Diese Art der Technikkritik ist populär und verbreitet, insbesondere, wenn es um Smartphones geht. Interessanterweise wurden in der Vergangenheit allerdings schon wesentlich simplere technische Hilfsmittel auf ähnliche Art und Weise kritisiert. Dreyfus und Kelly zitieren in ihrem Buch den englischen Stellmacher und Schriftsteller George Sturt (1863–1927), der die Holzbearbeitung mit Handwerkzeugen der »unbarmherzigen Einfalt« der Bandsäge gegenüberstellt: Wer mit der maschinellen Säge arbeitet, braucht nichts mehr über die Struktur und die Eigenarten des Werkstücks zu wissen, weil sie sich über alle Widerstände hinwegsetzt. Das Holz wird durch die Bandsäge ähnlich bedeutungslos, wie es die Stadt oder die Landschaft durch das Navigationssystem wird.
Wo endet die Kette?
Für mich stellen sich hier vor allem zwei Fragen. Die erste natürlich: Stimmt das überhaupt? Kann die Welt um mich herum nicht auch bedeutungsvoll sein, obwohl ich ihre Bedeutungen nicht benötige, um meinen Weg zu finden? Gibt mir diese Entlastung nicht auch etwas? Ich erinnere mich an eine lange Autofahrt im vergangenen Sommer, bei der mein Navigationssystem mich unerwarteterweise auf wunderschönen Landstraßen durchs Weserbergland schickte. Ich hatte keine Ahnung, wo ich war – und habe dies vielleicht gerade deswegen so genossen, weil ich mir gar keine Gedanken über meine Wegfindung in der unbekannten Gegend machen musste.
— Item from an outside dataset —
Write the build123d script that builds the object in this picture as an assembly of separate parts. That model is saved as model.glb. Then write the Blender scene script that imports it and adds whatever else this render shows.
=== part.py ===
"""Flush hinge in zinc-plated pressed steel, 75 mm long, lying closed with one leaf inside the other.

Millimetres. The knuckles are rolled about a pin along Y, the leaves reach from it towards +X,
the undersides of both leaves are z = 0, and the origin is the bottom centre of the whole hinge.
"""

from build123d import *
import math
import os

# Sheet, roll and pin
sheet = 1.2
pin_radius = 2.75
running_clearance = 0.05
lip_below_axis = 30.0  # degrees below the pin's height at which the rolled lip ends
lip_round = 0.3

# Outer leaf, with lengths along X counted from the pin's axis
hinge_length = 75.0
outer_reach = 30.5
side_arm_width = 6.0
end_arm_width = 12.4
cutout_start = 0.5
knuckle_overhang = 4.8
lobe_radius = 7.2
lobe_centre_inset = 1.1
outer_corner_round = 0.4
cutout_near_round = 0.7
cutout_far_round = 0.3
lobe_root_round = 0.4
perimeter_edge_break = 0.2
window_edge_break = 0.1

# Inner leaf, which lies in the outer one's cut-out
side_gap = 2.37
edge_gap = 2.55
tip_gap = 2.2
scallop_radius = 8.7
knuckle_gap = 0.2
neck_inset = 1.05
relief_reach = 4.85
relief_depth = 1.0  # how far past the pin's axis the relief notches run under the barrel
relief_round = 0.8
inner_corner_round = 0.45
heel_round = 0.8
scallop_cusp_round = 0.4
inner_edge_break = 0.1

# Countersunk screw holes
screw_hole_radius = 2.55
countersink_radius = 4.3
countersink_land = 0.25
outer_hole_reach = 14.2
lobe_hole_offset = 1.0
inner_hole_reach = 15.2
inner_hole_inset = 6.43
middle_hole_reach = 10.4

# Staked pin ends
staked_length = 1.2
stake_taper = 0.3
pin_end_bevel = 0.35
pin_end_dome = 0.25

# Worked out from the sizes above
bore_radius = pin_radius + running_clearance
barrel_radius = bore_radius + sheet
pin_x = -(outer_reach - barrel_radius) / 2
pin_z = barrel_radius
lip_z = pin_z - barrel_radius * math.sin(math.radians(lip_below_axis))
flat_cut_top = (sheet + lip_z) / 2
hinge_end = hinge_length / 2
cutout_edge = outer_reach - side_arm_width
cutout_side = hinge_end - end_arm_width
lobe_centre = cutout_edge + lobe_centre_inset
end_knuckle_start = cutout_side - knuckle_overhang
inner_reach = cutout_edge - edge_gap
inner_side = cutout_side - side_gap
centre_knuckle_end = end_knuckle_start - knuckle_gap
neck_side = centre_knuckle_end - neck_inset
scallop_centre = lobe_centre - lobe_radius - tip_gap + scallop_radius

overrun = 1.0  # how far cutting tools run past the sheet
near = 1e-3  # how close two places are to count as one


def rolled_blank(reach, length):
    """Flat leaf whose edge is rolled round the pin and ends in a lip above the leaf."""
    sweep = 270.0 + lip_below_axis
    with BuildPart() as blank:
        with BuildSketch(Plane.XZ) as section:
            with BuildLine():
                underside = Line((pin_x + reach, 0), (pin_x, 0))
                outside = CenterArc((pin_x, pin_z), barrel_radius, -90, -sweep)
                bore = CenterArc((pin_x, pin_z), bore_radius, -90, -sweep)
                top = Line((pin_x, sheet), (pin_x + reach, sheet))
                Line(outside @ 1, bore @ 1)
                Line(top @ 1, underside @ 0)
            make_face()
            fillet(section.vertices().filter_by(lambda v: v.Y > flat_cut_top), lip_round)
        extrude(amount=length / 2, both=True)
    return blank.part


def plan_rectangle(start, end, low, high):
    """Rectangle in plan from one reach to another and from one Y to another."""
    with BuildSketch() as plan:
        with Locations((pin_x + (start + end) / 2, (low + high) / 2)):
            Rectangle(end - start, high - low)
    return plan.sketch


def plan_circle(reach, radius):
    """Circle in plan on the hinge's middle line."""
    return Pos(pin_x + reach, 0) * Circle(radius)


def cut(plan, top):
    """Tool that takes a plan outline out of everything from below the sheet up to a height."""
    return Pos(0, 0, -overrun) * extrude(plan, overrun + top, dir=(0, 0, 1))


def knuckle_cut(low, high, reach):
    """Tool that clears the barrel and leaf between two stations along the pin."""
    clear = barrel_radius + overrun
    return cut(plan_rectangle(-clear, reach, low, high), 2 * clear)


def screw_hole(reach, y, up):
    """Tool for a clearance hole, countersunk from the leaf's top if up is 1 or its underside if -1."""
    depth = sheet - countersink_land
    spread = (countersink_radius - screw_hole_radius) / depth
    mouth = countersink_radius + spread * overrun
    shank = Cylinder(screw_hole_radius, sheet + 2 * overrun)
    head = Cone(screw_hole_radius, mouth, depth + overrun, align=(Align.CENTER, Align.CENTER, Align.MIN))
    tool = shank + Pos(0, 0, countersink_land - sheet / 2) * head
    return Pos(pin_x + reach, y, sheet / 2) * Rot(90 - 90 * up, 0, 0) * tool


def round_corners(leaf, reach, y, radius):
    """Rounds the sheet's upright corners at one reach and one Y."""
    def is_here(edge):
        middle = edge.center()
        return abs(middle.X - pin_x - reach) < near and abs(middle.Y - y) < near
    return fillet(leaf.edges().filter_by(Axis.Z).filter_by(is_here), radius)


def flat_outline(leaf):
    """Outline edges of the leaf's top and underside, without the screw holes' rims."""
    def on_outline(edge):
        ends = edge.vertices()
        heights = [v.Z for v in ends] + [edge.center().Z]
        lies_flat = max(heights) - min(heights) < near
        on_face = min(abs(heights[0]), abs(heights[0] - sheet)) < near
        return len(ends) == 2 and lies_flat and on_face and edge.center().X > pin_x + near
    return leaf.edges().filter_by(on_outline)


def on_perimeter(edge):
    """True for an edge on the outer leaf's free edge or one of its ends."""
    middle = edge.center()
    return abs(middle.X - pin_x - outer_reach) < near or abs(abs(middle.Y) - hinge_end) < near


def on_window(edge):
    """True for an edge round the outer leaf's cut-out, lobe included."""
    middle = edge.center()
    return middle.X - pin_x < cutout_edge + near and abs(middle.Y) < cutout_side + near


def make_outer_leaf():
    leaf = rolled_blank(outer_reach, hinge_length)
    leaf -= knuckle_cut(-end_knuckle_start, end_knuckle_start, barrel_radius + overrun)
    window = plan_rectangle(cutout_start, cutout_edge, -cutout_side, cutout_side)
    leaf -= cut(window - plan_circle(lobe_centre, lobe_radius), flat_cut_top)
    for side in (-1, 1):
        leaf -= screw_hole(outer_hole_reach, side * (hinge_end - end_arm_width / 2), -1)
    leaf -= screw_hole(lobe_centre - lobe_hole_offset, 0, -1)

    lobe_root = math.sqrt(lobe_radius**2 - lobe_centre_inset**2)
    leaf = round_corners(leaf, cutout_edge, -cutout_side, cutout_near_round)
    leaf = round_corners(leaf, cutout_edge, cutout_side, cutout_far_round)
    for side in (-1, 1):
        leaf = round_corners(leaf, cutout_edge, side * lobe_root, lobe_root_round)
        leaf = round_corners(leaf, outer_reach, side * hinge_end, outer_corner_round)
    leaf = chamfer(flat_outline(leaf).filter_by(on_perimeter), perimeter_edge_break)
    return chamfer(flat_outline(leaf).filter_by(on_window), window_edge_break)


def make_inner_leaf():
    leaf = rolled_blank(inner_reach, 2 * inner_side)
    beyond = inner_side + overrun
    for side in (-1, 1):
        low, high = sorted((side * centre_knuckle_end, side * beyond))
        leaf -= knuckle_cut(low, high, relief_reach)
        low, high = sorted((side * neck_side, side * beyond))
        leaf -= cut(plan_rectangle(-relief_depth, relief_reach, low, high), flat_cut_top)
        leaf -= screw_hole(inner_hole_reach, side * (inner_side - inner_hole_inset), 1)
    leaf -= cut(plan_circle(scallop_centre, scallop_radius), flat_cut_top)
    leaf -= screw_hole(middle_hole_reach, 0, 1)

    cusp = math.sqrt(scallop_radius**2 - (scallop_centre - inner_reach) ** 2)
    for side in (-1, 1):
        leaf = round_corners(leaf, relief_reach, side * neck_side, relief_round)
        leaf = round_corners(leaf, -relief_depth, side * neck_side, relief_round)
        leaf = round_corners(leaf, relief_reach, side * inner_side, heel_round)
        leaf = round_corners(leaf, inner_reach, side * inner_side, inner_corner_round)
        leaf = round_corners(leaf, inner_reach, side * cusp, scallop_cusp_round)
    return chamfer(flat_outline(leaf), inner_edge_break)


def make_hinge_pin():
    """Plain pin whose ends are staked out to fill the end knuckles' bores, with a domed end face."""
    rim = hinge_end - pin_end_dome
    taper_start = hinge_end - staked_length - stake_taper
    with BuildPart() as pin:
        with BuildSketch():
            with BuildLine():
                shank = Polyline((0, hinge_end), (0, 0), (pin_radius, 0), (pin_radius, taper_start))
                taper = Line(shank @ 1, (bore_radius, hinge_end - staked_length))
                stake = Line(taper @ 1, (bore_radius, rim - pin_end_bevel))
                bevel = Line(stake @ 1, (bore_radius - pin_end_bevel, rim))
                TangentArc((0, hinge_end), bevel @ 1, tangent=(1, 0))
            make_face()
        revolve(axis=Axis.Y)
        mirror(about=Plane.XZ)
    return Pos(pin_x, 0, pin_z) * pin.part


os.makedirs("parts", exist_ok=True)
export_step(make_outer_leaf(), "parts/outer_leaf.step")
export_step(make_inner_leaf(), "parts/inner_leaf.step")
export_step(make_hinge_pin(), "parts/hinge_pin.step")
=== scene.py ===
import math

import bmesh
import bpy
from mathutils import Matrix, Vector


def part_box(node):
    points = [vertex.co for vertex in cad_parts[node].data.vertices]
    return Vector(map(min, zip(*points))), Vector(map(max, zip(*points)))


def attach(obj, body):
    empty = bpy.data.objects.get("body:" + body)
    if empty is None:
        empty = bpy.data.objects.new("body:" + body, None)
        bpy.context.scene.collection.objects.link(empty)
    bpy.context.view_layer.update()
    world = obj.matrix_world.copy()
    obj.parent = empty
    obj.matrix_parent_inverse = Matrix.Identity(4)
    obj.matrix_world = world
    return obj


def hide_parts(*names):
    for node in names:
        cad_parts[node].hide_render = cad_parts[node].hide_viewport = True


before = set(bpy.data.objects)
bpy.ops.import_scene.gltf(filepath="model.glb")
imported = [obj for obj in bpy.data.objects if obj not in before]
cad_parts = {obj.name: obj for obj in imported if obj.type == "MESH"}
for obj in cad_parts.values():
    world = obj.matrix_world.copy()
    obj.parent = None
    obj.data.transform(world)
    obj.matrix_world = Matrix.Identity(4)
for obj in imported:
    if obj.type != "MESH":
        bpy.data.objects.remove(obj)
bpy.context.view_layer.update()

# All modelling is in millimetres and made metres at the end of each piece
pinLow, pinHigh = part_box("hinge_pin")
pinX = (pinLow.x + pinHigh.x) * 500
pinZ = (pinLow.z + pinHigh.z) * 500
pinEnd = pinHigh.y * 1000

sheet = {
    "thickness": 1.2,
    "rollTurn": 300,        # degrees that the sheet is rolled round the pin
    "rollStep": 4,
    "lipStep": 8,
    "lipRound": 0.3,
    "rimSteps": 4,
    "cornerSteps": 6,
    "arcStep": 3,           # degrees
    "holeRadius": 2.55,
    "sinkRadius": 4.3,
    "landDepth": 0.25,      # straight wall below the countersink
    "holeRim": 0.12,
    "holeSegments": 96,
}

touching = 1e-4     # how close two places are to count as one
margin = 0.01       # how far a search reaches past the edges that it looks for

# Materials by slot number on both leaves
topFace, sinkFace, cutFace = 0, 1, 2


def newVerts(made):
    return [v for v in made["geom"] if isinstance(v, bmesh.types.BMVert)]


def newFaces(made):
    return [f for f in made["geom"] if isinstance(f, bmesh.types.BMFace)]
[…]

Die zweite Frage: Wenn ich akzeptiere, dass es einen Verlust darstellt, mit dem Handy zu navigieren oder mit der Bandsäge zu sägen – wie weit zurück lässt sich diese Kette fortsetzen? Setzt sich nicht jedes Werkzeug, das nicht völlig primitiv ist, dem Vorwurf aus, dass es bestimmte Kenntnisse überflüssig macht und die Welt sozusagen vereinfacht und einebnet?
Kritisches, wenn nicht gar pessimistisches Nachdenken über Technik hat eine große philosophische Tradition, auf die ich hier nur ein Schlaglicht werfe. Lediglich ein schmaler Grat trennt sie dabei von Nostalgie und Abwertung der gesamten technischen Kultur. Aber offensichtlich lohnt es sich, über das Thema nachzudenken: Inwieweit sind wir Menschen durch die spezifische Art und Weise, wie wir mit der Welt interagieren, bestimmt? Und werden wir zu anderen Menschen, wenn sich diese Interaktionsweisen durch neue Technologien ändern?